What does seem possible if things don’t improve is an offseason staff overhaul that involves Napier giving up playcalling and hiring an offensive coordinator to take over that role. Expect Napier to also be under significant pressure to hire an on-field special teams coordinator rather than leaving that job to an analyst.
Zach Arnett, Mississippi State
Status: Incredibly perilous for a first-year coach
Most of the newer coaches in the Big Ten or SEC have little to worry about because they have laughably humungous buyouts (see the Billy Napier section above), but Arnett is in a very different situation. His promotion to head coach came after the sudden and tragic passing of Mike Leach, and while Mississippi State leaders wanted to provide some continuity for the program, it’s clear they didn’t want to be locked into their new coach. The Bulldogs are currently 2-3. They should beat Western Michigan on Saturday, but after that comes a stretch of at Arkansas, at Auburn, Kentucky at home, and at Texas A&M. By the end of that, we might know whether Mississippi State leaders have a decision to make.
Arnett got a four-year deal that pays $3 million a year. His buyout calls for him to get 50 percent of the remaining amount on the contract. That means Mississippi State would owe Arnett $4.5 million over three years if it fired him after this season. But unlike Napier’s deal, Arnett’s also includes a duty to mitigate. In other words, the salary for Arnett’s next job would be subtracted from the buyout figure.
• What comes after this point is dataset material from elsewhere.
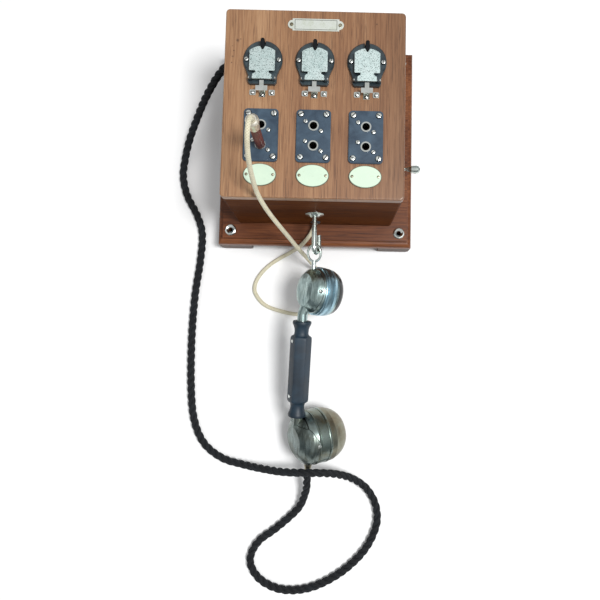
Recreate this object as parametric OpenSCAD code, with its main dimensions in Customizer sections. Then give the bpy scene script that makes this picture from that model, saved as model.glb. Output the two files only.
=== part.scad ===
// Three-line telephone switchboard in a polished wooden case, lying on its back.
// Millimetres. Z = 0 is the table, +Z comes out of the front panel, +Y is the top of the panel.
// The origin is the middle of the four wall screw holes, at the underside of the battens.

/* [Backboard] */
// Width of the moulded backboard
board_w = 234; // [226:1:246]
// Height of the moulded backboard
board_h = 245; // [236:1:256]
// Thickness of the backboard
board_t = 16; // [13:1:20]
// Width of the moulded rim around the raised field
rim_w = 6.3; // [5.5:0.1:8]
// Drop from the raised field to the top of the rim
rim_drop = 5.5; // [3:0.5:6]
// Radius of the round edge of the rim
rim_r = 5; // [3:0.5:5.5]
// Width of each wall batten
batten_w = 39; // [30:1:44]
// Thickness of the wall battens
batten_t = 22; // [14:1:28]
// Bevel along the lower edges of a batten
batten_bevel = 4; // [1:0.5:6]
// Distance between the wall screws, across
wall_hole_x = 202; // [196:1:206]
// Distance between the wall screws, up
wall_hole_y = 213; // [208:1:218]
// Radius of a wall screw hole
wall_hole_r = 2.8; // [2:0.1:3.5]
// Radius of a cup washer over a wall screw hole
eyelet_r = 6.8; // [5.5:0.1:7.5]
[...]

Arnett has proven himself to be a very capable defensive coordinator, and it’s quite possible he could land a job either elsewhere in the SEC or somewhere in the Big Ten that would pay as much or more than the $1.5 million a year Mississippi State would owe him. So the Bulldogs might be able to make a change for relative pennies — a rare occasion in today’s coaching contract environment.
Tom Allen, Indiana
Status: Changing offensive coordinators
If this were next year, this decision would be made. That’s when Allen’s buyout drops from 100 percent of the amount remaining on his deal to 50 percent of the amount remaining on his deal. Firing Allen after this season would cost about $20.8 million. Firing Allen after Dec. 1, 2024 would cost less than $8 million.
But at the moment, that’s an awful lot of money to pay to have compete with Northwestern and Michigan State, which also need to hire new head coaches at the end of this season.
It’s gotten so bad at Indiana that fans are essentially telling Allen that he could get fired during his radio show.
Absolutely bizarre moment on Inside Indiana Football tonight.
A fan approached the microphone to make a statement about Indiana fans’ frustrations with play-calling, then told Tom Allen, “It’s a business.”
Full clip 👇 #iufb pic.twitter.com/cO30EIsJt2
But that number still feels huge. After Saturday’s loss at Maryland, Allen fired offensive coordinator Walt Bell and replaced him with former Northern Illinois coach Rod Carey. Indiana’s administration is probably praying that move improves the Hoosiers, because paying that buyout would be painful.